╭─ Data lines

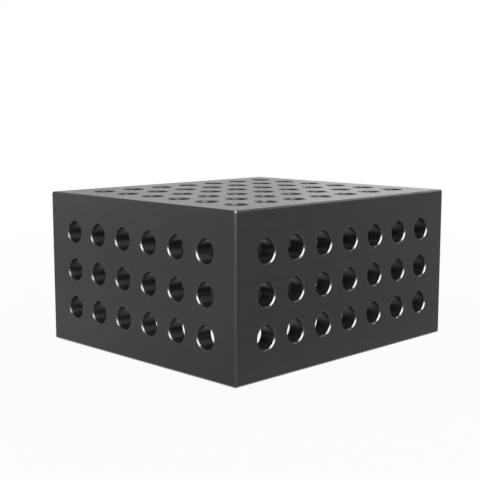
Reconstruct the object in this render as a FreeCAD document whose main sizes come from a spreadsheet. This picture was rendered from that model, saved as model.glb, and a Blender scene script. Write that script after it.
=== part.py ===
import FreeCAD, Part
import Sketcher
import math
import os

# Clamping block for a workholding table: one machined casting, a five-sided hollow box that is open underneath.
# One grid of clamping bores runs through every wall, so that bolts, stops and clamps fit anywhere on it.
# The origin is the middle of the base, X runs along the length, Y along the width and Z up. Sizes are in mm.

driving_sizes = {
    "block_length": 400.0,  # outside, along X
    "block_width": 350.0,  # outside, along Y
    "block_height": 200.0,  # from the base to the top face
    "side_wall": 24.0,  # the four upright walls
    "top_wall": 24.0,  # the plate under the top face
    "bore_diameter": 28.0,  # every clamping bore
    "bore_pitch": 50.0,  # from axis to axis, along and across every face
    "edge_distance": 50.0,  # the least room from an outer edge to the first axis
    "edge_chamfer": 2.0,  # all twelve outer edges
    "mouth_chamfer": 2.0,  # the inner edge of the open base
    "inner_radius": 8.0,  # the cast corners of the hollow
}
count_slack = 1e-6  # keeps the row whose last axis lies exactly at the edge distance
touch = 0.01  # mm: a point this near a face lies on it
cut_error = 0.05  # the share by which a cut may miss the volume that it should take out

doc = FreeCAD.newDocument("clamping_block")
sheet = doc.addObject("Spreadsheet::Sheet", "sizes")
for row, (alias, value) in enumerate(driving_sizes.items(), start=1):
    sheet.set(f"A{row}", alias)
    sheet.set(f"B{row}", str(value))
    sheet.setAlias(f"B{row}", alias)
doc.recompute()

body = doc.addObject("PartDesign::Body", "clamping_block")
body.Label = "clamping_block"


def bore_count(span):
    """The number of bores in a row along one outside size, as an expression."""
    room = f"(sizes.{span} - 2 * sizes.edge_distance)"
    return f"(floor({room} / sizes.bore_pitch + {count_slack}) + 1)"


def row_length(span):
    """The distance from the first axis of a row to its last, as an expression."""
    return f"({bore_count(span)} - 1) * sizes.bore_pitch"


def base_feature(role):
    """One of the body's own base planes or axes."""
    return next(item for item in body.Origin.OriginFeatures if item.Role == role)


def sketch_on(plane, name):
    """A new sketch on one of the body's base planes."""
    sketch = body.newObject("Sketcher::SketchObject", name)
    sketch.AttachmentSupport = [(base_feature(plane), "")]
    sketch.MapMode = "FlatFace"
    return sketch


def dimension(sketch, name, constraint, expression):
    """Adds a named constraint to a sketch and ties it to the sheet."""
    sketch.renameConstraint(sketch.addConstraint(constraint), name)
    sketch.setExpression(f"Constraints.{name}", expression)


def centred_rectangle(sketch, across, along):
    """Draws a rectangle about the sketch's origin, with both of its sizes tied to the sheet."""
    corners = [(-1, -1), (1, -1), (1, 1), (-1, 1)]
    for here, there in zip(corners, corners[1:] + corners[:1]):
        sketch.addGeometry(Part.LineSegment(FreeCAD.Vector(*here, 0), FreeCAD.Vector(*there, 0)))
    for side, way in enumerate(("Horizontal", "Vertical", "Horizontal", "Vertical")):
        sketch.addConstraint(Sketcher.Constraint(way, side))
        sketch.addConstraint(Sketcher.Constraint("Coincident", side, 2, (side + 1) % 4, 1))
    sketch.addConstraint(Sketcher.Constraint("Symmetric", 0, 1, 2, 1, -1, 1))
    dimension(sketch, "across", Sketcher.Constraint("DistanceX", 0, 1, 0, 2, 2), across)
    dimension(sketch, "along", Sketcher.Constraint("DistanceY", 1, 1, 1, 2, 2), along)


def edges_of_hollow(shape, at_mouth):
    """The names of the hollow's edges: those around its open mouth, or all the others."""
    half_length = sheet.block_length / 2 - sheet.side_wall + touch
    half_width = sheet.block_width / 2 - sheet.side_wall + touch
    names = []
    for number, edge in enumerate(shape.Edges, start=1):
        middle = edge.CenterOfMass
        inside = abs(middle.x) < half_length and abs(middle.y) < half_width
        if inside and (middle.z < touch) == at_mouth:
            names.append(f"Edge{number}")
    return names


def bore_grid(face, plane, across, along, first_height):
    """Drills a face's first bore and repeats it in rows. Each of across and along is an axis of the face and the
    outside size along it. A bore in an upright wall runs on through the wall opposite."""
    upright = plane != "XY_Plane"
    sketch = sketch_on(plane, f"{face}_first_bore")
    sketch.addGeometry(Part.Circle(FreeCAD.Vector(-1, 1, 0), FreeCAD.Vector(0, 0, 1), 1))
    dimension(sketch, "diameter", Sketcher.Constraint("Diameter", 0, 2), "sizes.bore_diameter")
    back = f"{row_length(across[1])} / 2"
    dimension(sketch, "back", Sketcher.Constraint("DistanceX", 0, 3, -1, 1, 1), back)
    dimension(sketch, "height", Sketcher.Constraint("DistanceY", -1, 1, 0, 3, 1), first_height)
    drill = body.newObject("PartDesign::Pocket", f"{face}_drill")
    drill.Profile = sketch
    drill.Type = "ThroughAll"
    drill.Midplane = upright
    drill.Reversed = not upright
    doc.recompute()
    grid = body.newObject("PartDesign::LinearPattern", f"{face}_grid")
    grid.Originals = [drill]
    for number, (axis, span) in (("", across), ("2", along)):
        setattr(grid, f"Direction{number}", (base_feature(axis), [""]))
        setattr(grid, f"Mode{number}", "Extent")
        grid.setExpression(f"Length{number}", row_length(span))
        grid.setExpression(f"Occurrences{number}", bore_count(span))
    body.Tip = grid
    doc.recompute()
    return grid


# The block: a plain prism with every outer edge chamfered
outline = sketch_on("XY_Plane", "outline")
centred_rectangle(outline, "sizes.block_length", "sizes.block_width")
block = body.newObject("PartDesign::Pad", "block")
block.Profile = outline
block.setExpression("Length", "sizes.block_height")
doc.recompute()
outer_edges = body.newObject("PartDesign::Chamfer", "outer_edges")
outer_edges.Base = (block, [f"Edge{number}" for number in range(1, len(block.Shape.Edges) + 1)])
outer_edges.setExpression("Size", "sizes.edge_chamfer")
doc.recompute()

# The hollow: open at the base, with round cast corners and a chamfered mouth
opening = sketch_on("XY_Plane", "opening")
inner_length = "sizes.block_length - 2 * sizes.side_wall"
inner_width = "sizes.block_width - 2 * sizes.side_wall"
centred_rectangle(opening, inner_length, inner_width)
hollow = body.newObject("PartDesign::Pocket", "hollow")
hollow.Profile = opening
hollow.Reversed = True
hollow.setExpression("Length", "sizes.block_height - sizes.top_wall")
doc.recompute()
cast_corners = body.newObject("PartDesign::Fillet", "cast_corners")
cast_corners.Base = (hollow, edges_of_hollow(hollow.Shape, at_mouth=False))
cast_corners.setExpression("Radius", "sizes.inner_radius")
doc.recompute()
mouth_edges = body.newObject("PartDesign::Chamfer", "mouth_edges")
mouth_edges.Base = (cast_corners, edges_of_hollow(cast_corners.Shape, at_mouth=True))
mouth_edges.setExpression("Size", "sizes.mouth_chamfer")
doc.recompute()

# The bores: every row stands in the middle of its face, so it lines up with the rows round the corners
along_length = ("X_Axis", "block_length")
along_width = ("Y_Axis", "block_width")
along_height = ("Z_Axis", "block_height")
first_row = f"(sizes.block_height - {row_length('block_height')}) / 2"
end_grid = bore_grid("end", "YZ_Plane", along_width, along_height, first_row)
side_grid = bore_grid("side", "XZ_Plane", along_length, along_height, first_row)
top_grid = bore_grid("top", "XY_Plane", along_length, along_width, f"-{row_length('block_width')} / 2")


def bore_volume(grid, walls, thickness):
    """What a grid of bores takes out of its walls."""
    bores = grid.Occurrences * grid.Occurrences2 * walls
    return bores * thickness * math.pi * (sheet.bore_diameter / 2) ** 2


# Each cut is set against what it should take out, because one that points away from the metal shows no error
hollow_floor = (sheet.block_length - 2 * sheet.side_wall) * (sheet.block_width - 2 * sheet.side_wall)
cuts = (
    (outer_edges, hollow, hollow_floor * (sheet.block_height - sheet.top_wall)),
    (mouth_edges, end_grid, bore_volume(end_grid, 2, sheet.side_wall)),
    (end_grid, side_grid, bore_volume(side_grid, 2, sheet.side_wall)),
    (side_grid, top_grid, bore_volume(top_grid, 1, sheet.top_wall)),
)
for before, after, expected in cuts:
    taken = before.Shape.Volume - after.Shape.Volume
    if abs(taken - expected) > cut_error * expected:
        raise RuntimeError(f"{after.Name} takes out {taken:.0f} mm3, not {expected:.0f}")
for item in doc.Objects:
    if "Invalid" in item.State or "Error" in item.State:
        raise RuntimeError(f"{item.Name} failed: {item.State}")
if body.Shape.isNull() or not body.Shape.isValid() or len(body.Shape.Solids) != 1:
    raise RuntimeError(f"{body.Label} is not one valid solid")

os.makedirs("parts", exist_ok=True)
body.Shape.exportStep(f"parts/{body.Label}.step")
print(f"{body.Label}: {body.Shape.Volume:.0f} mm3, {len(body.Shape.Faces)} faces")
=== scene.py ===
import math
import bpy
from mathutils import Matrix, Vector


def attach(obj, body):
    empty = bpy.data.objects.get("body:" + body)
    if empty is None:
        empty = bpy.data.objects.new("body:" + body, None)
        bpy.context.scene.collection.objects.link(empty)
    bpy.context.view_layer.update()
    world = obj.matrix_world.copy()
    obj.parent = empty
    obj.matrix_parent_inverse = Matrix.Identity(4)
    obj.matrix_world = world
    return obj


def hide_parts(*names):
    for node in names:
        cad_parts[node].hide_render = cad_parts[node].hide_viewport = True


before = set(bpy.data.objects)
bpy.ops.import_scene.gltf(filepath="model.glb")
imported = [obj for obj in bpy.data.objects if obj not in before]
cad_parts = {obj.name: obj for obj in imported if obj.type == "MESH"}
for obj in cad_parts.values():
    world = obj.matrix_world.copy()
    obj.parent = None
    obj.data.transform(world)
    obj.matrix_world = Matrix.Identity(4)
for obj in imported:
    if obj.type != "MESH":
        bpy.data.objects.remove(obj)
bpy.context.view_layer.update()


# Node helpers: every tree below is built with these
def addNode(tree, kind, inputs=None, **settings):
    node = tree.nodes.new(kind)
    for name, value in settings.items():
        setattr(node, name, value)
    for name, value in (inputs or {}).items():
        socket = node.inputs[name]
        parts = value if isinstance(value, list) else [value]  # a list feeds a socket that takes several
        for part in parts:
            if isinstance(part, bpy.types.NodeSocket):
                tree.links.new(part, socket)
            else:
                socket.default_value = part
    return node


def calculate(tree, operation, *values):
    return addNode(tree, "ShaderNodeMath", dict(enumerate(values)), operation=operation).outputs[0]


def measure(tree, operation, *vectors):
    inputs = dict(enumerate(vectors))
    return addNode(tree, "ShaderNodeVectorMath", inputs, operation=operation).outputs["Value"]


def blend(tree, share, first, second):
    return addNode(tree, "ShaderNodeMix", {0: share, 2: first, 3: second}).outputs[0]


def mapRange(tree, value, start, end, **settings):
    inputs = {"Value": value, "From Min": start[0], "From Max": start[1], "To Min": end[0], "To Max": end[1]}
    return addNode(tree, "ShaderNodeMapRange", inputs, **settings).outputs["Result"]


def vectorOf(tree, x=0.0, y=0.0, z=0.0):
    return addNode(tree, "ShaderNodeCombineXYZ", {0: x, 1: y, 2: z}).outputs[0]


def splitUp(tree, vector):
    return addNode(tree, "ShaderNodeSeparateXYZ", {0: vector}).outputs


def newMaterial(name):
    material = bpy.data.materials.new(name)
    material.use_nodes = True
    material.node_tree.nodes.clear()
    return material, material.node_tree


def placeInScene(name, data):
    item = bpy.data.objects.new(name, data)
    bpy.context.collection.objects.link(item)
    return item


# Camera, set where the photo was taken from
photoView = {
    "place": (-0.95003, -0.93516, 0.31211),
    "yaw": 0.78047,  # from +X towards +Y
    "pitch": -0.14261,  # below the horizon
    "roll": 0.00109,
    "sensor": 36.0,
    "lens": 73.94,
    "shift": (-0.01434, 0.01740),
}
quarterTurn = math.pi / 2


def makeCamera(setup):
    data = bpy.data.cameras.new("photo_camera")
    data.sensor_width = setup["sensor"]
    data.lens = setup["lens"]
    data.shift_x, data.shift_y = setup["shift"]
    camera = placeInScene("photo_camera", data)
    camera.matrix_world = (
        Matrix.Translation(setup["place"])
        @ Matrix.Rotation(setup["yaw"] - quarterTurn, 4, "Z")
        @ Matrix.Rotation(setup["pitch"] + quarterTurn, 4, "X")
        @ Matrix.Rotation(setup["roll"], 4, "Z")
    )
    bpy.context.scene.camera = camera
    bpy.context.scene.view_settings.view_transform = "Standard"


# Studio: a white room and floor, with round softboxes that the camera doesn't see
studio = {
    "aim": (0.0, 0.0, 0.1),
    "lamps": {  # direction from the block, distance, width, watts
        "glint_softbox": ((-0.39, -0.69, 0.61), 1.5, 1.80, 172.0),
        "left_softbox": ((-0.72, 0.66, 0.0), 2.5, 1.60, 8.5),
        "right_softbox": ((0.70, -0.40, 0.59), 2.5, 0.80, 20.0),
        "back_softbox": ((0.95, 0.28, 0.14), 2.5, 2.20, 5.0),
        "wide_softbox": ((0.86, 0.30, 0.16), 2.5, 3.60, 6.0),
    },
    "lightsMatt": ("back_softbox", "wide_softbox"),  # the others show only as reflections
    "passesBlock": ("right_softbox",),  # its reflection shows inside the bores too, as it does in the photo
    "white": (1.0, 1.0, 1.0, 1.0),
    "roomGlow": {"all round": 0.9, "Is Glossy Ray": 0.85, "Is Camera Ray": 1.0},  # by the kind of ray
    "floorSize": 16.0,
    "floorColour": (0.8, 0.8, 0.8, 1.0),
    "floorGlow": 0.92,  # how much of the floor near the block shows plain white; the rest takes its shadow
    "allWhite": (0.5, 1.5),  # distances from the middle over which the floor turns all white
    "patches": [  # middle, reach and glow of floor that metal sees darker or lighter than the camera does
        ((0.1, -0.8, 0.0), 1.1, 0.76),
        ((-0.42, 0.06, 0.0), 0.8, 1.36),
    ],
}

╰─
╭─ Data lines

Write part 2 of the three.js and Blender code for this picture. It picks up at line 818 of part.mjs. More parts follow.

╰─
╭─ Data lines

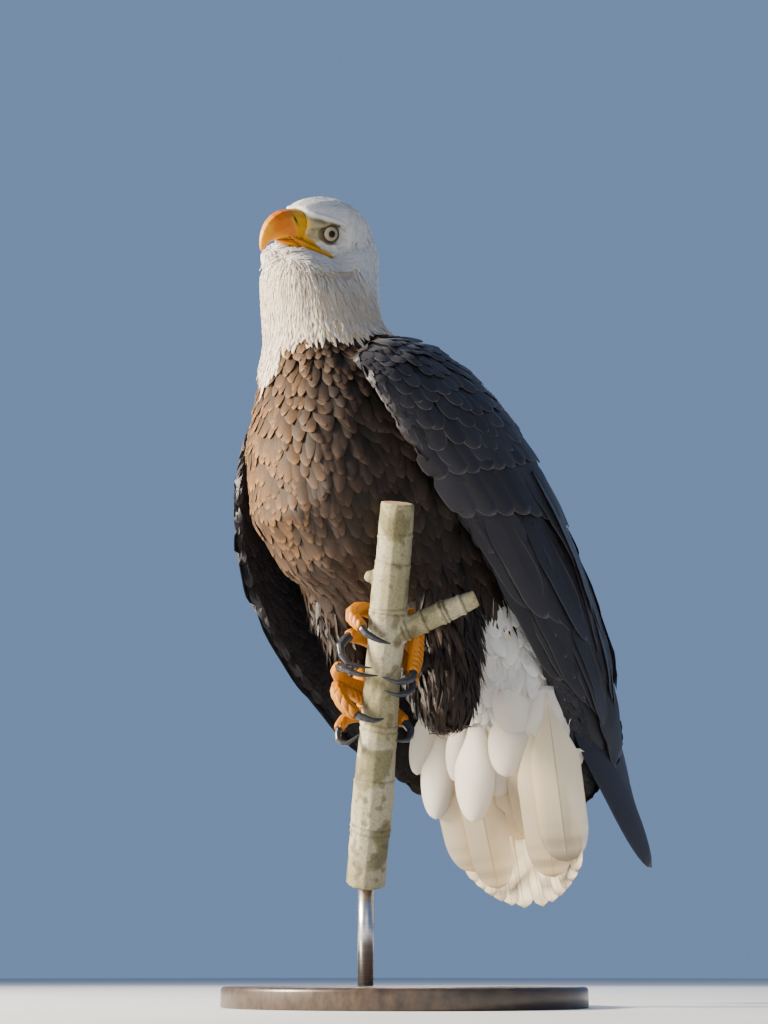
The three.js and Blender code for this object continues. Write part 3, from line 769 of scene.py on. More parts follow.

╰─

* _Exercise prompt_: Give again, word for word, every line of the listing above from the one with "if body.Shape.isNull() or" to the one with "if empty is", both inclusive, and nothing beyond them.

* _Full output_:
if body.Shape.isNull() or not body.Shape.isValid() or len(body.Shape.Solids) != 1:
    raise RuntimeError(f"{body.Label} is not one valid solid")

os.makedirs("parts", exist_ok=True)
body.Shape.exportStep(f"parts/{body.Label}.step")
print(f"{body.Label}: {body.Shape.Volume:.0f} mm3, {len(body.Shape.Faces)} faces")
=== scene.py ===
import math
import bpy
from mathutils import Matrix, Vector


def attach(obj, body):
    empty = bpy.data.objects.get("body:" + body)
    if empty is None:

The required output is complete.